Exercise requirements: Pull out every line below that holds the word "context".

Input for this task:
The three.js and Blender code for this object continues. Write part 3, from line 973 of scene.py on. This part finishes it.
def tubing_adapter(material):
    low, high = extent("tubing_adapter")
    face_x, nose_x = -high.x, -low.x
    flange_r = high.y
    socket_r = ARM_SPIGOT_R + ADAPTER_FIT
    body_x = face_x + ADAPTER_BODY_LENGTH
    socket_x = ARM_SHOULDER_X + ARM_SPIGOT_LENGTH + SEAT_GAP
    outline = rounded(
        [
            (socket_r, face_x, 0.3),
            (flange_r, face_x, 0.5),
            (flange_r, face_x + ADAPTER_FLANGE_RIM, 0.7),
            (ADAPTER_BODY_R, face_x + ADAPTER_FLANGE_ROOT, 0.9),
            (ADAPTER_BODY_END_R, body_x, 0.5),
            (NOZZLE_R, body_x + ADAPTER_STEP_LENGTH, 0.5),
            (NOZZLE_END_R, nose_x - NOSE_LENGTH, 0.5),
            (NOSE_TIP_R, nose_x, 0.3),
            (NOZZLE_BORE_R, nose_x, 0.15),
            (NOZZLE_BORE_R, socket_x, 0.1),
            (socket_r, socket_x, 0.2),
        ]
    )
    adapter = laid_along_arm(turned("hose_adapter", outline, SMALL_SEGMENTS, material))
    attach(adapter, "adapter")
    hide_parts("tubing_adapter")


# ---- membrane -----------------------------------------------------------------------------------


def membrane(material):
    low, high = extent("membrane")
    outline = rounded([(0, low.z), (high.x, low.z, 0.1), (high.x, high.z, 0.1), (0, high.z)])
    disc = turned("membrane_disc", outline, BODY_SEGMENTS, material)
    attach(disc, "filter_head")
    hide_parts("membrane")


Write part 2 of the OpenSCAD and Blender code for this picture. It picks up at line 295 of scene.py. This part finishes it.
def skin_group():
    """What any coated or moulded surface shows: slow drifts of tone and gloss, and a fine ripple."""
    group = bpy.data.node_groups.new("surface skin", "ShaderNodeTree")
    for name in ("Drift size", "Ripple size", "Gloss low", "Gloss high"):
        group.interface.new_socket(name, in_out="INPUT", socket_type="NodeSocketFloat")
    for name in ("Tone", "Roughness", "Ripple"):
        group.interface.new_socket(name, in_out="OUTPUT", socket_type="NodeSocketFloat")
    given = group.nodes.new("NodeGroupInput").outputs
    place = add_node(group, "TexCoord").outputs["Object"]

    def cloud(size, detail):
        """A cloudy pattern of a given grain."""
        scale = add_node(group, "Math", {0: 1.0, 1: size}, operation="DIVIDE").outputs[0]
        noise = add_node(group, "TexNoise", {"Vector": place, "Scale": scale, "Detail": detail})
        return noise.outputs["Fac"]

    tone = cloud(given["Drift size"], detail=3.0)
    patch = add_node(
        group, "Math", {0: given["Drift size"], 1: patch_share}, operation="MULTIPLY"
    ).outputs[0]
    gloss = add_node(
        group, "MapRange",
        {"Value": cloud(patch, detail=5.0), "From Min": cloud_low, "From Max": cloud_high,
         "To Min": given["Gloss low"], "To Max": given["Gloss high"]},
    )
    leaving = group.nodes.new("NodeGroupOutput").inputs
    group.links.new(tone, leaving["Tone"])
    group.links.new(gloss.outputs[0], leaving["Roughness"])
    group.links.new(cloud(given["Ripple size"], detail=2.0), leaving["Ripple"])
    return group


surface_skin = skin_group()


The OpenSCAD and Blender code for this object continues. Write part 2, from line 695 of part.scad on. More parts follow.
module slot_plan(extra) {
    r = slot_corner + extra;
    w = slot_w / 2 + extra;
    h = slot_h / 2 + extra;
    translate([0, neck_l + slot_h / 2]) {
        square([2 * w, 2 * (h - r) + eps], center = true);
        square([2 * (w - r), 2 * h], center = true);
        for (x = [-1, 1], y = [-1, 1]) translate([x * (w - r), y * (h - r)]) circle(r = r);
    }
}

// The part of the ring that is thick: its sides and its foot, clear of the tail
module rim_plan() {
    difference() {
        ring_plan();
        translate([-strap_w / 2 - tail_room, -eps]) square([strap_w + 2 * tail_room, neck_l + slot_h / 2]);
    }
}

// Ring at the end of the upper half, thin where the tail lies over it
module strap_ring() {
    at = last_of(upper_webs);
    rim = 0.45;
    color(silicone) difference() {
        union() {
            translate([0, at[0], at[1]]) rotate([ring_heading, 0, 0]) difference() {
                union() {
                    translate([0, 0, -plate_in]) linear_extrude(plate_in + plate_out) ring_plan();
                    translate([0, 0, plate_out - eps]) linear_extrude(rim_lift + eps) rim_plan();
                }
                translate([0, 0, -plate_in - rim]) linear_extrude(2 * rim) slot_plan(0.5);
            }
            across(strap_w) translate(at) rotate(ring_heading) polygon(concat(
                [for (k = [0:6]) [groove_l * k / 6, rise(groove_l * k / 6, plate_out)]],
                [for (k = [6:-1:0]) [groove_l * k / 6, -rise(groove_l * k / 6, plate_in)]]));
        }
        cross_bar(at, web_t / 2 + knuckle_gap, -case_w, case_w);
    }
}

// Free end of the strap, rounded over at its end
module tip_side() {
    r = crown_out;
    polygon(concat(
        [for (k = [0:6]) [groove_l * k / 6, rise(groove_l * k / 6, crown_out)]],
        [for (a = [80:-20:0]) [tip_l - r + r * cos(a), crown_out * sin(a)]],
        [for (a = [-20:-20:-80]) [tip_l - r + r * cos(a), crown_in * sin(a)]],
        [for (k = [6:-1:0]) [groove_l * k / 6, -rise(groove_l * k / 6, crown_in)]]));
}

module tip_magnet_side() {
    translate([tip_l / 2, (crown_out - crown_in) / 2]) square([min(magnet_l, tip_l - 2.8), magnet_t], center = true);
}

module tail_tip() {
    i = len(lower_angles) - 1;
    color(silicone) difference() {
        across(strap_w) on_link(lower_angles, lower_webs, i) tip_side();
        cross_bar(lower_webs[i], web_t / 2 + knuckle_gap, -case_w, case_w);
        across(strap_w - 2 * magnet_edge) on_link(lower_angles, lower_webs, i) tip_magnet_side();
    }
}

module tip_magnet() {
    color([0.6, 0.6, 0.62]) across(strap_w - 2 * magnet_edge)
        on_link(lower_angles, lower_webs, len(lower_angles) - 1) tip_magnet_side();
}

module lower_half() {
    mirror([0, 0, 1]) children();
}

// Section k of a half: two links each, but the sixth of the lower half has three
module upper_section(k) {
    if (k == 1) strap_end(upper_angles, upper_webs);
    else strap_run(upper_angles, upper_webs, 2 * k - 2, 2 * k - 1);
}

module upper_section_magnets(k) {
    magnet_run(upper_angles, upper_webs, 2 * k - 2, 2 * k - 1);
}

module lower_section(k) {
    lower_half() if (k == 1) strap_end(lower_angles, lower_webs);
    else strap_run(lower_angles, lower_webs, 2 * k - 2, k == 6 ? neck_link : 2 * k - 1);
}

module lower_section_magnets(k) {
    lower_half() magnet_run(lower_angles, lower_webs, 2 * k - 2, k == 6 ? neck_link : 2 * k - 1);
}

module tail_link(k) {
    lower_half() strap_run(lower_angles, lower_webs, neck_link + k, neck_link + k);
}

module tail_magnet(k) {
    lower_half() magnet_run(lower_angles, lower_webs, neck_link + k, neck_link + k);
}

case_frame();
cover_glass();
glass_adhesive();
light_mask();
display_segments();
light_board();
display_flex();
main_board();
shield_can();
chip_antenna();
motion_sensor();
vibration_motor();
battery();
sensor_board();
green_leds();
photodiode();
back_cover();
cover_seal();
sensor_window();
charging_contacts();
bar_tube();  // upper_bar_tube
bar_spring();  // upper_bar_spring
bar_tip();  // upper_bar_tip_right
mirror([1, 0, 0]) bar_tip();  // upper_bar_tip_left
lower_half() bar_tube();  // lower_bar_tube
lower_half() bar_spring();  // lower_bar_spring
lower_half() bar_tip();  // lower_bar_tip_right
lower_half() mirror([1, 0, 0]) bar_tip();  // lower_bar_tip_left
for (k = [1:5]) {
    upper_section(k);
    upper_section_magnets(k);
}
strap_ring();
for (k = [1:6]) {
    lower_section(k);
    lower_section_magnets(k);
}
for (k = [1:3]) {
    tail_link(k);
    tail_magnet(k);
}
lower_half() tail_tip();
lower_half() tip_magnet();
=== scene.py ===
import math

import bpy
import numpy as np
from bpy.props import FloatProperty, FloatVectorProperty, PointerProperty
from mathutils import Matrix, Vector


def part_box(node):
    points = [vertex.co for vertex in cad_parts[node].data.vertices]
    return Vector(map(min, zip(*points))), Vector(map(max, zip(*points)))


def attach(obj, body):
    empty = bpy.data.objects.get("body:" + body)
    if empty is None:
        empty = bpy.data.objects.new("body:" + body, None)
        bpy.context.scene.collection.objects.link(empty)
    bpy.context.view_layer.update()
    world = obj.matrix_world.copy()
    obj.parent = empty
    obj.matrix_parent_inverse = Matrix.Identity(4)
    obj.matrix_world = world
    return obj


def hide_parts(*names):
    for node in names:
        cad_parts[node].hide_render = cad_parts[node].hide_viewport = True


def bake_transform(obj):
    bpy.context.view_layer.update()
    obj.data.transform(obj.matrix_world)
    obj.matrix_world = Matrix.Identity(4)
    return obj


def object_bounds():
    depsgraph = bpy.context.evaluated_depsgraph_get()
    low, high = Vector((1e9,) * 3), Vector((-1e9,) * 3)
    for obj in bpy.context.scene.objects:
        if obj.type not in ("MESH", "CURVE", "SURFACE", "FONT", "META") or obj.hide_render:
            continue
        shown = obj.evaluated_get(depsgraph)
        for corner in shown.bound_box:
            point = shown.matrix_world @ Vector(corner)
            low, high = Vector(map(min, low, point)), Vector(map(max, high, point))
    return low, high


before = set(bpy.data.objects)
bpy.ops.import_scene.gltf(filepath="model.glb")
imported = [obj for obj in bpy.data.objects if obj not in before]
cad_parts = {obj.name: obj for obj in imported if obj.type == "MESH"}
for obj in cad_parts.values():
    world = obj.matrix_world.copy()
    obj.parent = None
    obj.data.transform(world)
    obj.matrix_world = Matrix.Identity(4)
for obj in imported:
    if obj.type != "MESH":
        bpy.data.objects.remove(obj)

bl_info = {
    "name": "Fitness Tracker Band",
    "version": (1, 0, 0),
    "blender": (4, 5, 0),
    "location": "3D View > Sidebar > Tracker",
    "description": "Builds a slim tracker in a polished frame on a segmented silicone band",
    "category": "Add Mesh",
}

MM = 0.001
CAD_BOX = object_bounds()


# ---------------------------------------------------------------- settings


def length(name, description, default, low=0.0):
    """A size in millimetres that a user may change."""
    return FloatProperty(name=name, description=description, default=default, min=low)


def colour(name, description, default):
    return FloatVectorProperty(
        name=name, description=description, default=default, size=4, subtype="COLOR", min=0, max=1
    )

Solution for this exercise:
        bpy.context.scene.collection.objects.link(empty)
    bpy.context.view_layer.update()
    bpy.context.view_layer.update()
    depsgraph = bpy.context.evaluated_depsgraph_get()
    for obj in bpy.context.scene.objects:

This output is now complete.